There are three vector $a$, $b$, $c$ in three-dimensional real vector space, and the inner product between them $a\cdot a=b\cdot b = a\cdot c= 1, a\cdot b= 0, c\cdot c= 4$. When setting $x = b\cdot c$, answer the following question: when $a, b, c$ are linearly dependent, find all possible values of $x$. (dot here means dot product)
For dependent condition
$$\begin{align} (a×b)·c &= 0\\ a·(b×c) &= 0\\ a(bc \sin θ)&=0 \end{align}$$
So $\theta = 0, \pi$.
Then $$\begin{align} x&=|b||c| \cos \theta \\ x&=2 \cos \theta \\ \implies x &= 2 \cos 0, x = 2 \cos \pi \\ x &= \mp 2 \end{align}$$
Am I right using triple cross product? or should i find $\theta$?
Linear dependence places the vectors in the same plane. This makes the problem easier because we can focus on the angle.

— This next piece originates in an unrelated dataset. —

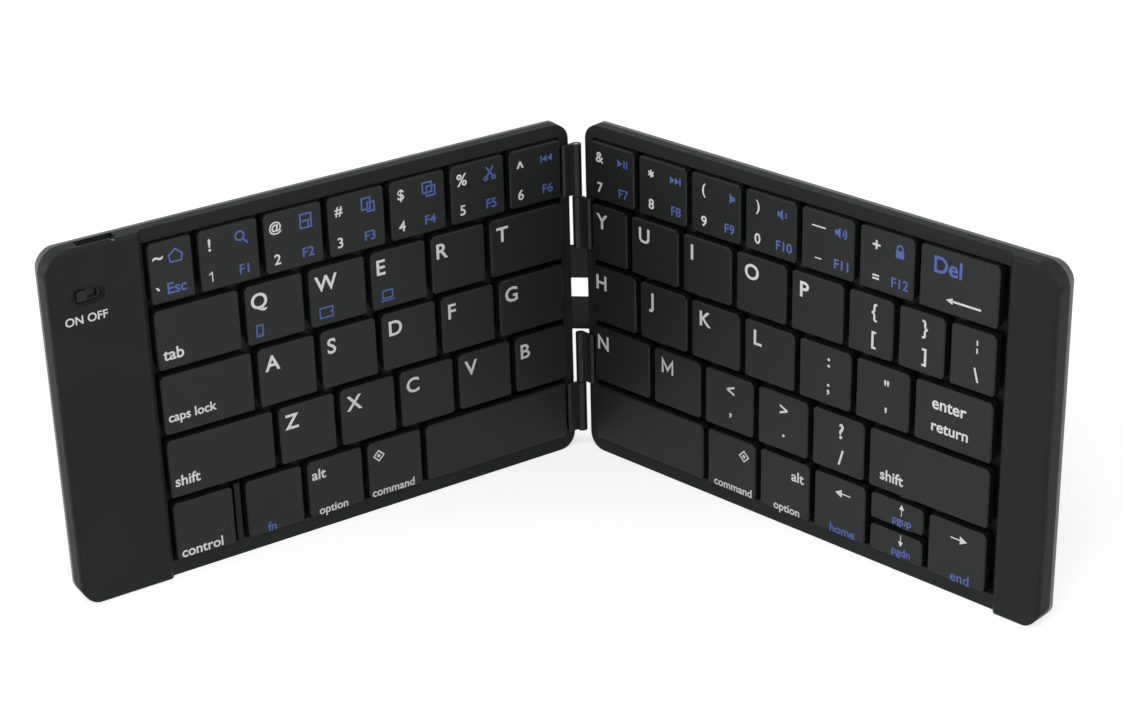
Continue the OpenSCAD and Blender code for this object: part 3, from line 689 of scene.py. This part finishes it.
def sleeve_route():
    """Points of the sleeve's middle line seen from above, from the left half to the right one: out of the
    case, round a soft bend and straight across behind the hinge."""
    middle = SLEEVE_DEPTH + SLEEVE_THICK / 2
    corner_u = HINGE_EDGE - SLEEVE_THICK / 2 * math.tan((math.pi / 2 - HALF_ANGLE) / 2)
    inside = on_half("left", SLEEVE_END, 0, middle).xy
    start = on_half("left", corner_u + BEND_REACH, 0, middle).xy
    corner = on_half("left", corner_u, 0, middle).xy
    end = corner + Vector((BEND_REACH * MM, 0))
    shares = [i / BEND_STEPS for i in range(BEND_STEPS + 1)]
    bend = [start * (1 - t) ** 2 + corner * 2 * t * (1 - t) + end * t ** 2 for t in shares]
    left = [inside] + bend
    return left + [Vector((0, corner.y))] + [Vector((-p.x, p.y)) for p in reversed(left)]


def sleeve_section():
    """Points round the sleeve: across its thickness, and up from its middle."""
    rounding = SLEEVE_THICK * SLEEVE_ROUNDING
    points = []
    for across, up, start in ((1, 1, 0), (-1, 1, 90), (-1, -1, 180), (1, -1, 270)):
        points += arc(across * (SLEEVE_THICK / 2 - rounding), up * (SLEEVE_WIDTH / 2 - rounding), rounding,
                      start, start + 90, ROUNDING_STEPS)
    return points


def make_sleeve(node, z, material):
    route = sleeve_route()
    section = sleeve_section()
    middle = z + SLEEVE_WIDTH / 2
    form = bmesh.new()
    loops = []
    for i, point in enumerate(route):
        along = (route[min(i + 1, len(route) - 1)] - route[max(i - 1, 0)]).normalized()
        side = Vector((-along.y, along.x))
        loops.append([form.verts.new((*(point + side * across * MM), (middle + up) * MM))
                      for across, up in section])
    for first, second in zip(loops, loops[1:]):
        for i in range(len(section)):
            j = (i + 1) % len(section)
            form.faces.new((first[i], first[j], second[j], second[i]))
    form.faces.new(loops[0])
    form.faces.new(list(reversed(loops[-1])))
    bmesh.ops.recalc_face_normals(form, faces=form.faces)
    mesh = new_mesh(node + "_sleeve", form)
    shade_smooth(mesh)
    mesh.set_sharp_from_angle(angle=math.radians(SLEEVE_CREASE))
    piece = new_piece(node + "_sleeve", mesh, material)
    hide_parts(node)
    start, end = (on_half(half, SLEEVE_END - HELD, z, SLEEVE_DEPTH) for half in SIDES)
    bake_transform(piece)
    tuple(start)
    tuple(end)


# ---------------------------------------------------------------- rows of small rods
ROD_SIDES = 10


def rod_row_tree():
    """Geometry nodes for a row of round rods: foot treads and socket contacts."""
    tree = bpy.data.node_groups.new("rod_row", "GeometryNodeTree")
    sockets = {}
    for name, kind, default in (("Count", "NodeSocketInt", 5), ("Pitch", "NodeSocketFloat", 0.001),
                                ("Length", "NodeSocketFloat", 0.003), ("Radius", "NodeSocketFloat", 0.0002),
                                ("Material", "NodeSocketMaterial", None)):
        socket = tree.interface.new_socket(name=name, in_out="INPUT", socket_type=kind)
        if default is not None:
            socket.default_value = default
        sockets[name] = socket.identifier
    tree.interface.new_socket(name="Geometry", in_out="OUTPUT", socket_type="NodeSocketGeometry")
    given = add(tree, "NodeGroupInput")
    half = add(tree, "ShaderNodeMath", {0: given.outputs["Length"], 1: 0.5}, operation="MULTIPLY")
    low = add(tree, "ShaderNodeMath", {0: half.outputs[0], 1: -1.0}, operation="MULTIPLY")
    start = add(tree, "ShaderNodeCombineXYZ", {"Y": low.outputs[0]})
    end = add(tree, "ShaderNodeCombineXYZ", {"Y": half.outputs[0]})
    line = add(tree, "GeometryNodeCurvePrimitiveLine", {"Start": start.outputs[0], "End": end.outputs[0]})
    circle = add(tree, "GeometryNodeCurvePrimitiveCircle", {
        "Resolution": ROD_SIDES, "Radius": given.outputs["Radius"]})
    rod = add(tree, "GeometryNodeCurveToMesh", {
        "Curve": line.outputs[0], "Profile Curve": circle.outputs[0], "Fill Caps": True})
    step = add(tree, "ShaderNodeCombineXYZ", {"X": given.outputs["Pitch"]})
    places = add(tree, "GeometryNodeMeshLine", {"Count": given.outputs["Count"], "Offset": step.outputs[0]})
    rods = add(tree, "GeometryNodeInstanceOnPoints", {
        "Points": places.outputs[0], "Instance": rod.outputs[0]})
    whole = add(tree, "GeometryNodeRealizeInstances", {"Geometry": rods.outputs[0]})
    named = add(tree, "GeometryNodeSetMaterial", {
        "Geometry": whole.outputs[0], "Material": given.outputs["Material"]})
    add(tree, "NodeGroupOutput", {"Geometry": named.outputs[0]})
    return tree, sockets


ROD_TREE = rod_row_tree()


def rod_rows(name, count, pitch, length, radius, places, material, body):
    """One mesh of several rod rows, with sizes in millimetres. Each place is a matrix from the row's own
    frame, with its middle at the origin."""
    tree, sockets = ROD_TREE
    holder = bpy.data.objects.new("rods", bpy.data.meshes.new("rods"))
    bpy.context.scene.collection.objects.link(holder)
    rule = holder.modifiers.new("rods", "NODES")
    rule.node_group = tree
    sizes = {"Count": count, "Pitch": pitch * MM, "Length": length * MM, "Radius": radius * MM}
    for label, value in {**sizes, "Material": material}.items():
        rule[sockets[label]] = value
    bpy.context.view_layer.update()
    row = bpy.data.meshes.new_from_object(holder.evaluated_get(bpy.context.evaluated_depsgraph_get()))
    bpy.data.objects.remove(holder)
    row.transform(Matrix.Translation((-(count - 1) * pitch * MM / 2, 0, 0)))
    form = bmesh.new()
    for place in places:
        copy = row.copy()
        copy.transform(place)
        form.from_mesh(copy)
        bpy.data.meshes.remove(copy)
    bmesh.ops.recalc_face_normals(form, faces=form.faces)
    mesh = new_mesh(name, form)
    shade_smooth(mesh)
    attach(new_piece(name, mesh, material), body)


def half_matrix(side, u, height, depth):
    """From a frame with x along the reading direction, y up and z out of the face, to a place on a half."""
    turn = Matrix((READING[side], UP, NORMAL[side])).transposed().to_4x4()
    return Matrix.Translation(on_half(side, u, height, depth)) @ turn


FOOT_LENGTH, FOOT_WIDTH, FOOT_THICK = 22, 4, 0.5
FOOT_START = 13.95          # from the hinge axis to the inner feet
FOOT_FROM_END, FOOT_FROM_EDGE = 10, 6
TREADS, TREAD_PITCH, TREAD_LENGTH, TREAD_RADIUS = 10, 1.9, 2.6, 0.2
TREAD_SUNK = 0.18           # how far a tread's middle lies below the foot's face


def foot_treads(materials):
    starts = (FOOT_START, OUTER_EDGE - FOOT_FROM_END - FOOT_LENGTH)
    heights = (FOOT_FROM_EDGE, CASE_HEIGHT - FOOT_FROM_EDGE - FOOT_WIDTH)
    depth = CASE_BACK + FOOT_THICK - TREAD_SUNK
    for side in SIDES:
        places = [half_matrix(side, u + FOOT_LENGTH / 2, height + FOOT_WIDTH / 2, depth)
                  for u in starts for height in heights]
        rod_rows(side + "_foot_treads", TREADS, TREAD_PITCH, TREAD_LENGTH, TREAD_RADIUS, places,
                 materials["foot_rubber"], side + "_half")


CONTACTS, CONTACT_PITCH, CONTACT_LENGTH, CONTACT_RADIUS = 5, 0.65, 2.4, 0.1
CONTACT_HEIGHT, CONTACT_DEPTH = 88.9, 2.75


def socket_contacts(materials):
    """Contacts on the tongue, just inside the mouth of the socket."""
    place = half_matrix("left", SOCKET_U, CONTACT_HEIGHT, CONTACT_DEPTH)
    rod_rows("socket_contacts", CONTACTS, CONTACT_PITCH, CONTACT_LENGTH, CONTACT_RADIUS, [place],
             materials["contact_gold"], "left_half")


# ---------------------------------------------------------------- stage, in metres
FILL = 0.09                 # strength of the light that comes from all round
FLOOR_REACH = 6.0
# The floor shines by itself where it is seen, less so under the keyboard, so that its shadow shows
GLOW_STARTS, GLOW_FULL = 0.2, 0.9
LEAST_GLOW = 0.62
# Name, place, width and power of each lamp
LAMPS = (
    ("left_softbox", (-1.5, -0.5, 0.5), 0.8, 12),
    ("right_softbox", (1.5, -0.5, 0.5), 0.8, 8.5),
    ("front_softbox", (0.0, -1.0, 1.2), 1.0, 9.0),
)
LAMP_AIM = Vector((0, 0, 0.05))


def background_rays(tree):
    """1 for rays that show the background: from the camera, mirrored, or through something clear."""
    path = add(tree, "ShaderNodeLightPath").outputs
    seen = add(tree, "ShaderNodeMath", {
        0: path["Is Camera Ray"], 1: path["Is Transmission Ray"]}, operation="MAXIMUM")
    return add(tree, "ShaderNodeMath", {
        0: seen.outputs[0], 1: path["Is Glossy Ray"]}, operation="MAXIMUM").outputs[0]


def make_world():
    world = bpy.data.worlds.new("studio")
    bpy.context.scene.world = world
    tree = empty_tree(world)
    soft = add(tree, "ShaderNodeBackground", {"Color": linear("#ffffff"), "Strength": FILL})
    plain = add(tree, "ShaderNodeBackground", {"Color": linear("#ffffff"), "Strength": 1.0})
    mixed = add(tree, "ShaderNodeMixShader", {
        0: background_rays(tree), 1: soft.outputs[0], 2: plain.outputs[0]})
    add(tree, "ShaderNodeOutputWorld", {"Surface": mixed.outputs[0]})


def make_floor():
    paper = bpy.data.materials.new("white_paper_floor")
    tree = empty_tree(paper)
    matte = add(tree, "ShaderNodeBsdfDiffuse", {"Color": linear("#f4f4f4")})
    place = add(tree, "ShaderNodeNewGeometry").outputs["Position"]
    distance = add(tree, "ShaderNodeVectorMath", {0: place}, operation="LENGTH")
    fade = add(tree, "ShaderNodeMapRange", {
        "Value": distance.outputs["Value"], "From Min": GLOW_STARTS, "From Max": GLOW_FULL,
        "To Min": LEAST_GLOW, "To Max": 1.0})
    strength = add(tree, "ShaderNodeMath", {
        0: background_rays(tree), 1: fade.outputs["Result"]}, operation="MULTIPLY")
    glow = add(tree, "ShaderNodeEmission", {"Color": linear("#ffffff"), "Strength": strength.outputs[0]})
    both = add(tree, "ShaderNodeAddShader", {0: matte.outputs[0], 1: glow.outputs[0]})
    add(tree, "ShaderNodeOutputMaterial", {"Surface": both.outputs[0]})
    mesh = bpy.data.meshes.new("floor")
    corners = [(x * FLOOR_REACH, y * FLOOR_REACH, 0) for x, y in ((-1, -1), (1, -1), (1, 1), (-1, 1))]
    mesh.from_pydata(corners, [], [(0, 1, 2, 3)])
    new_piece("floor", mesh, paper)


def make_lamps():
    for name, place, width, power in LAMPS:
        data = bpy.data.lights.new(name, "AREA")
        data.size = width
        data.energy = power
        lamp = bpy.data.objects.new(name, data)
        lamp.location = place
        lamp.rotation_mode = "QUATERNION"
        lamp.rotation_quaternion = (LAMP_AIM - Vector(place)).to_track_quat("-Z", "Y")
        bpy.context.scene.collection.objects.link(lamp)


# ---------------------------------------------------------------- the whole keyboard
def build():
    bpy.context.scene.view_settings.view_transform = "Standard"
    make_camera()
    materials = make_materials()
    for side in SIDES:
        dress(side + "_frame", materials["case_abs"], 0.12)
        dress(side + "_cover", materials["back_paint"], 0.12)
        dress(side + "_hinge_leaf", materials["hinge_coat"], 0.1)
        dress(side + "_feet", materials["foot_rubber"], 0.1)
        keep(side + "_key_plate", materials["plate_steel"])
        keep(side + "_membrane", materials["film"])
    for node in sorted(frame["nodes"]):
        if node.startswith("key"):
            dress(node, materials["key_abs"], 0.12)
    dress("power_switch", materials["switch_abs"], 0.05)
    keep("battery", materials["foil"])
    keep("circuit_board", materials["board"])
    keep("charging_port", materials["socket_steel"])
    keep("status_light", materials["lens"])
    for node in ("upper_hinge_pin", "lower_hinge_pin"):
        keep(node, materials["pin_steel"])
    for node, z in SLEEVES.items():
        make_sleeve(node, z, materials["sleeve"])
    make_domes(materials["silicone"])
    print_marks(materials)
    foot_treads(materials)
    socket_contacts(materials)
    make_world()
    make_floor()
    make_lamps()


build()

From $c\cdot c=4$ we get that $|c|=2$.
So $a\cdot c=2\cos\theta=1\implies\cos\theta=\frac{1}{2}\implies\theta=60^{\circ}$.
From $b\cdot b=1$ and $a\cdot b=0$ we get that $b$ is a unit vector perpendicular to $a$.
Since the angle between $a$ and $c$ is $60^{\circ}$, the angle between $b$ and $c$ is either $30^{\circ}$ or $150^{\circ}$.
Therefore, $x=2\cos{30^{\circ}}$ or $x=2\cos{150^{\circ}}$ so $x=\pm \sqrt{3}$